▸ **What is expected**: Restate the full set of records exactly, word for word.

————

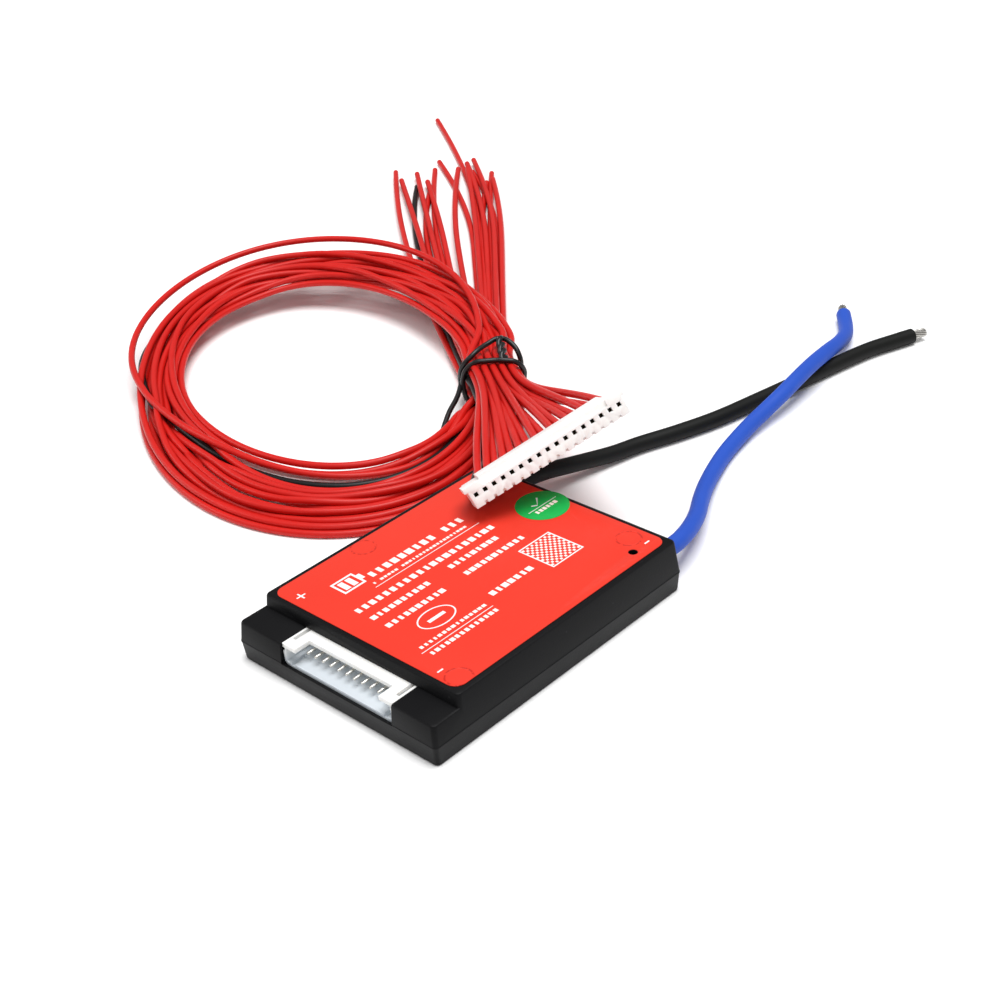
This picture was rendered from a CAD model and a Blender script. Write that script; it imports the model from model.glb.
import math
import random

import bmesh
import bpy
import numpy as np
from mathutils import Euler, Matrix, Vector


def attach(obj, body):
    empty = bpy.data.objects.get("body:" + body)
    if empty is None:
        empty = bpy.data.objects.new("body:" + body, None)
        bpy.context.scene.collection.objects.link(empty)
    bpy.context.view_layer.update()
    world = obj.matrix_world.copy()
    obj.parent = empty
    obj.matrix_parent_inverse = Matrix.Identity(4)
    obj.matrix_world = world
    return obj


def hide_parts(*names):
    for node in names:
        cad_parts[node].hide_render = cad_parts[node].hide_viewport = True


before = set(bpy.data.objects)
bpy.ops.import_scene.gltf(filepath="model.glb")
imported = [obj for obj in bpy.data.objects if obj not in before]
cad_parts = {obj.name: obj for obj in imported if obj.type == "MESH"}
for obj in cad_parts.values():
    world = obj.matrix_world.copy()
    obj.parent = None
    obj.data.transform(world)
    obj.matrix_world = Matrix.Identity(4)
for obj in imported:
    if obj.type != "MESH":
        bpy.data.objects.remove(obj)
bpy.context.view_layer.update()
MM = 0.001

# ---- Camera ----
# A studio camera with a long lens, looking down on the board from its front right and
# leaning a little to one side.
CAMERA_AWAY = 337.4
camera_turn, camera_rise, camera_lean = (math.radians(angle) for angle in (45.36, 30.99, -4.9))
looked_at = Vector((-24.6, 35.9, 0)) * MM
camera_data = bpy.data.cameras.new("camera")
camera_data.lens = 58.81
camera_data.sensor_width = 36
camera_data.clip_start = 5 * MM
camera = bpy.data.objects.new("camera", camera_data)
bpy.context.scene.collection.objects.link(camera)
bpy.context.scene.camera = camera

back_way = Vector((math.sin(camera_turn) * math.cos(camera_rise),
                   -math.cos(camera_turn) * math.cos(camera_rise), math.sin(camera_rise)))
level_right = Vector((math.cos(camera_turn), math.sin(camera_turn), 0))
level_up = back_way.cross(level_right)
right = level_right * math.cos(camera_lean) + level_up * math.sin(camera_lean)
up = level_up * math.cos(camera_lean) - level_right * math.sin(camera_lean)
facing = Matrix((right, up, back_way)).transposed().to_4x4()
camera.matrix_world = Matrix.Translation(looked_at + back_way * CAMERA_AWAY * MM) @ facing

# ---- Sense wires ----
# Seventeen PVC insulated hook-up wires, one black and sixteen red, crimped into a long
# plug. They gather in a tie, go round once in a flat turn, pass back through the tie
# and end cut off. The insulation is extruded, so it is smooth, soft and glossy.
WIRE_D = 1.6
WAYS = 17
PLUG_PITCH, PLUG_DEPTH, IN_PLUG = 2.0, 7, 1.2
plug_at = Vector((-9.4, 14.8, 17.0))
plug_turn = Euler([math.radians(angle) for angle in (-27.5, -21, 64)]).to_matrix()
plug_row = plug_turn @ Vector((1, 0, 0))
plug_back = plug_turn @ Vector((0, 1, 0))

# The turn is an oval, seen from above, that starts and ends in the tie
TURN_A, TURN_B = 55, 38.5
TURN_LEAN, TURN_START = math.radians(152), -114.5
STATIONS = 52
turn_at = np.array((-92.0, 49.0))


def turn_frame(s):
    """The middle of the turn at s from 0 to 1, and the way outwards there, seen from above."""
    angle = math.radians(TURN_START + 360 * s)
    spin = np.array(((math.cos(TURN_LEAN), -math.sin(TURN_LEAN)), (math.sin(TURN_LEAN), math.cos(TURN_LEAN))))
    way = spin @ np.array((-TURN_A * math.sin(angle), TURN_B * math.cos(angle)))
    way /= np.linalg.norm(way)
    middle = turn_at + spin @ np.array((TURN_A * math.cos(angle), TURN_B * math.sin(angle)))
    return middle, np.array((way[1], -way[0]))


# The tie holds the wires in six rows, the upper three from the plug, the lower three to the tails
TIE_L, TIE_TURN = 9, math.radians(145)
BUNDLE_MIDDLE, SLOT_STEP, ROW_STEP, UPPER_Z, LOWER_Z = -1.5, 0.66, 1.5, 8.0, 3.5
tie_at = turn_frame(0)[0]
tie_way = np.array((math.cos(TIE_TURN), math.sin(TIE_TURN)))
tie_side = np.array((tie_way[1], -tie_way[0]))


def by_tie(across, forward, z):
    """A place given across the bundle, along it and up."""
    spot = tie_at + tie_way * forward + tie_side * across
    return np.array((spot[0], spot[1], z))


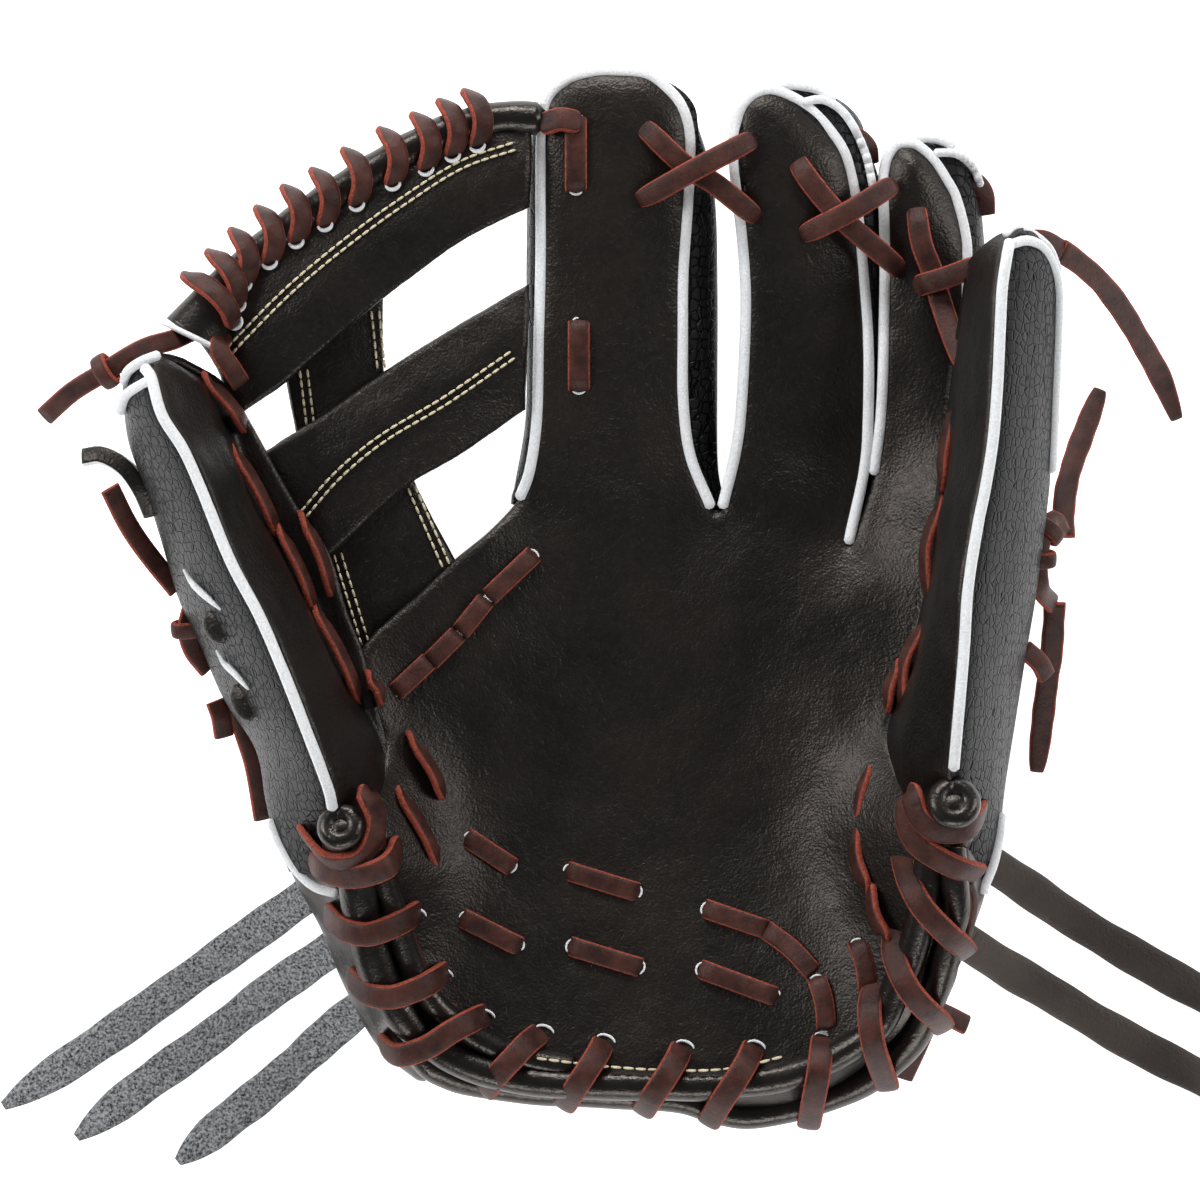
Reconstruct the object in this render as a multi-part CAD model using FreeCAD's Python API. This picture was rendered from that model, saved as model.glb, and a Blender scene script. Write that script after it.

————

▸ **Written answer**:
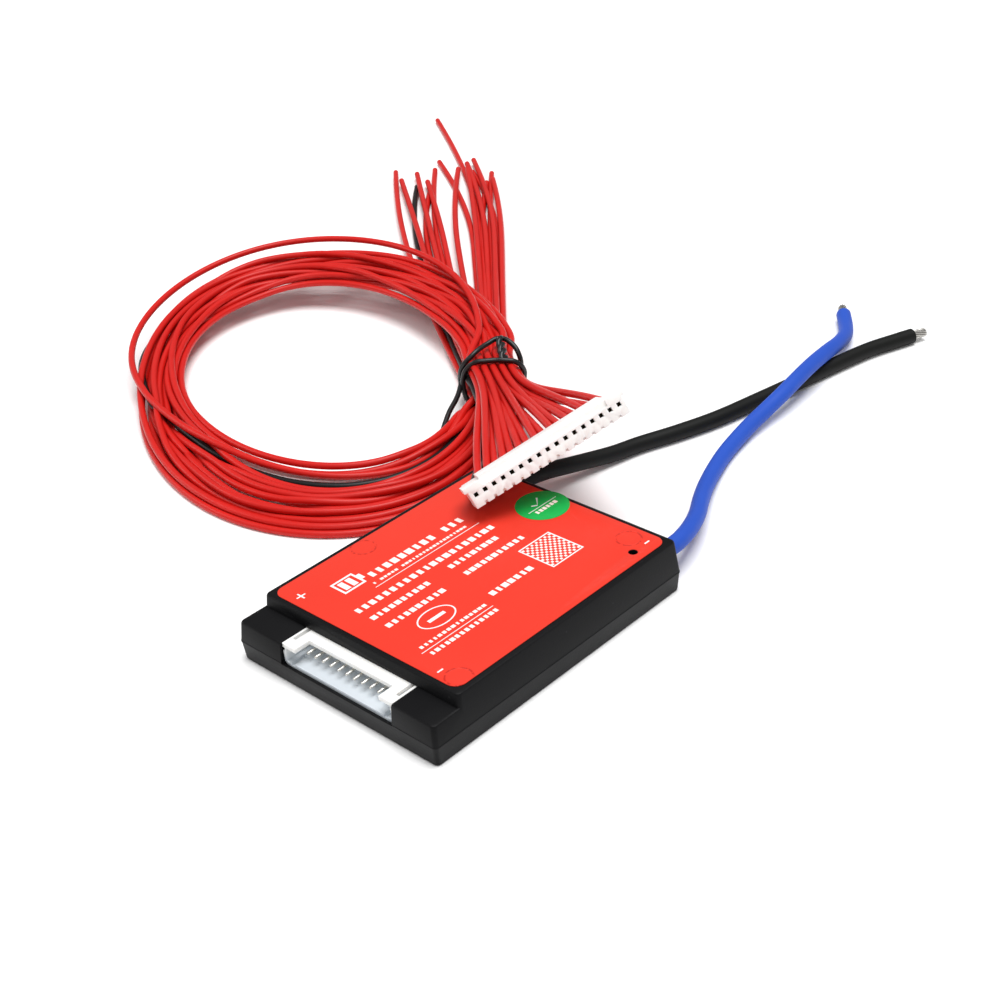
This picture was rendered from a CAD model and a Blender script. Write that script; it imports the model from model.glb.
import math
import random

import bmesh
import bpy
import numpy as np
from mathutils import Euler, Matrix, Vector


def attach(obj, body):
    empty = bpy.data.objects.get("body:" + body)
    if empty is None:
        empty = bpy.data.objects.new("body:" + body, None)
        bpy.context.scene.collection.objects.link(empty)
    bpy.context.view_layer.update()
    world = obj.matrix_world.copy()
    obj.parent = empty
    obj.matrix_parent_inverse = Matrix.Identity(4)
    obj.matrix_world = world
    return obj


def hide_parts(*names):
    for node in names:
        cad_parts[node].hide_render = cad_parts[node].hide_viewport = True


before = set(bpy.data.objects)
bpy.ops.import_scene.gltf(filepath="model.glb")
imported = [obj for obj in bpy.data.objects if obj not in before]
cad_parts = {obj.name: obj for obj in imported if obj.type == "MESH"}
for obj in cad_parts.values():
    world = obj.matrix_world.copy()
    obj.parent = None
    obj.data.transform(world)
    obj.matrix_world = Matrix.Identity(4)
for obj in imported:
    if obj.type != "MESH":
        bpy.data.objects.remove(obj)
bpy.context.view_layer.update()
MM = 0.001

# ---- Camera ----
# A studio camera with a long lens, looking down on the board from its front right and
# leaning a little to one side.
CAMERA_AWAY = 337.4
camera_turn, camera_rise, camera_lean = (math.radians(angle) for angle in (45.36, 30.99, -4.9))
looked_at = Vector((-24.6, 35.9, 0)) * MM
camera_data = bpy.data.cameras.new("camera")
camera_data.lens = 58.81
camera_data.sensor_width = 36
camera_data.clip_start = 5 * MM
camera = bpy.data.objects.new("camera", camera_data)
bpy.context.scene.collection.objects.link(camera)
bpy.context.scene.camera = camera

back_way = Vector((math.sin(camera_turn) * math.cos(camera_rise),
                   -math.cos(camera_turn) * math.cos(camera_rise), math.sin(camera_rise)))
level_right = Vector((math.cos(camera_turn), math.sin(camera_turn), 0))
level_up = back_way.cross(level_right)
right = level_right * math.cos(camera_lean) + level_up * math.sin(camera_lean)
up = level_up * math.cos(camera_lean) - level_right * math.sin(camera_lean)
facing = Matrix((right, up, back_way)).transposed().to_4x4()
camera.matrix_world = Matrix.Translation(looked_at + back_way * CAMERA_AWAY * MM) @ facing

# ---- Sense wires ----
# Seventeen PVC insulated hook-up wires, one black and sixteen red, crimped into a long
# plug. They gather in a tie, go round once in a flat turn, pass back through the tie
# and end cut off. The insulation is extruded, so it is smooth, soft and glossy.
WIRE_D = 1.6
WAYS = 17
PLUG_PITCH, PLUG_DEPTH, IN_PLUG = 2.0, 7, 1.2
plug_at = Vector((-9.4, 14.8, 17.0))
plug_turn = Euler([math.radians(angle) for angle in (-27.5, -21, 64)]).to_matrix()
plug_row = plug_turn @ Vector((1, 0, 0))
plug_back = plug_turn @ Vector((0, 1, 0))

# The turn is an oval, seen from above, that starts and ends in the tie
TURN_A, TURN_B = 55, 38.5
TURN_LEAN, TURN_START = math.radians(152), -114.5
STATIONS = 52
turn_at = np.array((-92.0, 49.0))


def turn_frame(s):
    """The middle of the turn at s from 0 to 1, and the way outwards there, seen from above."""
    angle = math.radians(TURN_START + 360 * s)
    spin = np.array(((math.cos(TURN_LEAN), -math.sin(TURN_LEAN)), (math.sin(TURN_LEAN), math.cos(TURN_LEAN))))
    way = spin @ np.array((-TURN_A * math.sin(angle), TURN_B * math.cos(angle)))
    way /= np.linalg.norm(way)
    middle = turn_at + spin @ np.array((TURN_A * math.cos(angle), TURN_B * math.sin(angle)))
    return middle, np.array((way[1], -way[0]))


# The tie holds the wires in six rows, the upper three from the plug, the lower three to the tails
TIE_L, TIE_TURN = 9, math.radians(145)
BUNDLE_MIDDLE, SLOT_STEP, ROW_STEP, UPPER_Z, LOWER_Z = -1.5, 0.66, 1.5, 8.0, 3.5
tie_at = turn_frame(0)[0]
tie_way = np.array((math.cos(TIE_TURN), math.sin(TIE_TURN)))
tie_side = np.array((tie_way[1], -tie_way[0]))


def by_tie(across, forward, z):
    """A place given across the bundle, along it and up."""
    spot = tie_at + tie_way * forward + tie_side * across
    return np.array((spot[0], spot[1], z))


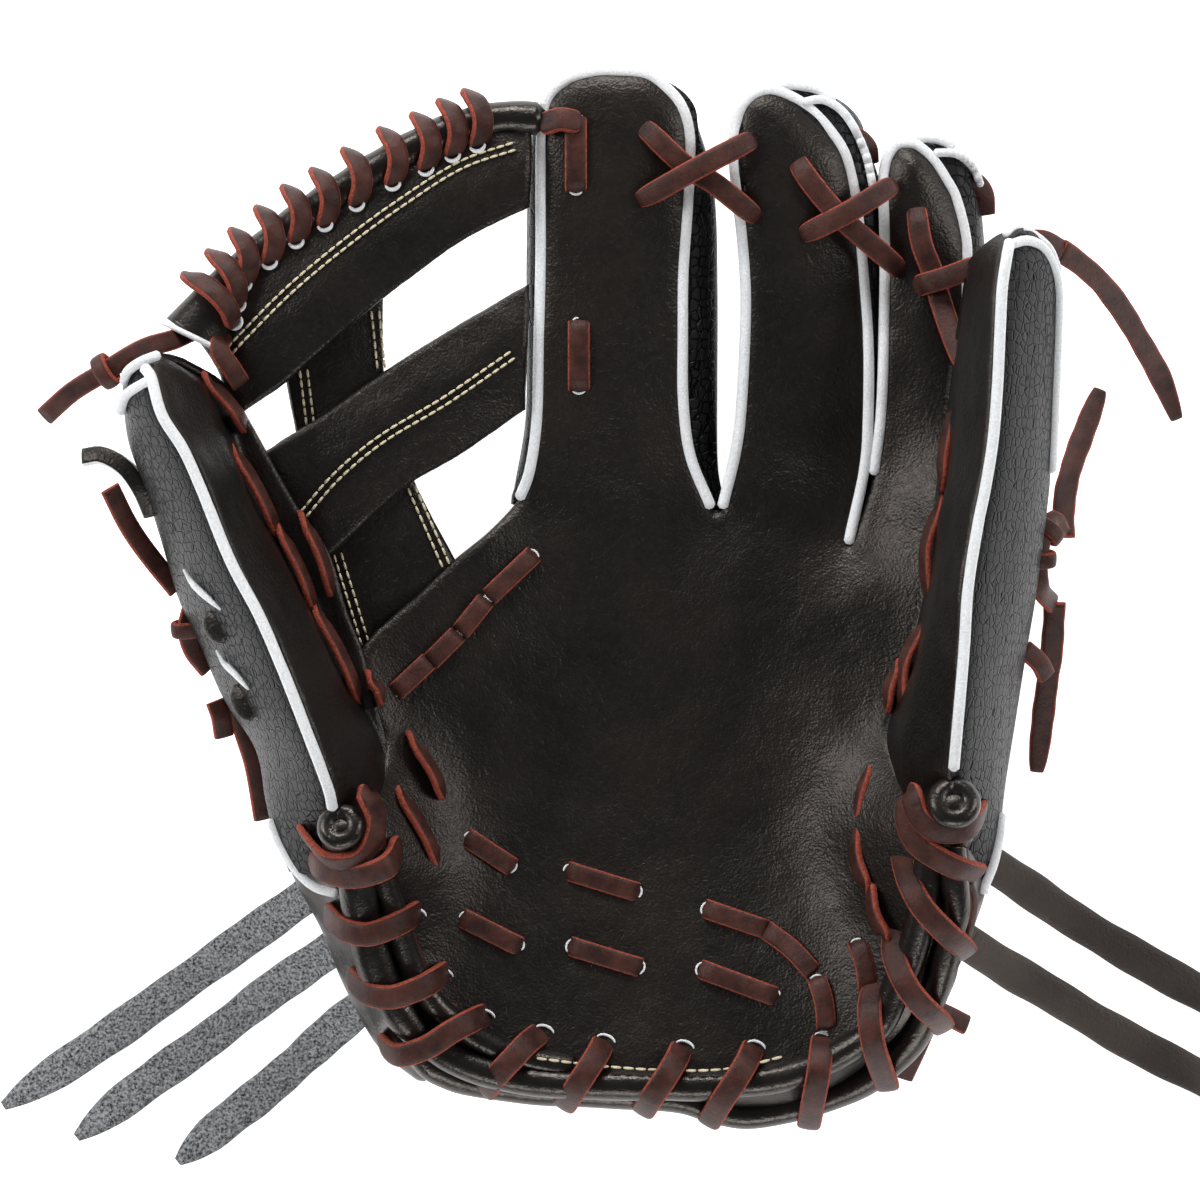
Reconstruct the object in this render as a multi-part CAD model using FreeCAD's Python API. This picture was rendered from that model, saved as model.glb, and a Blender scene script. Write that script after it.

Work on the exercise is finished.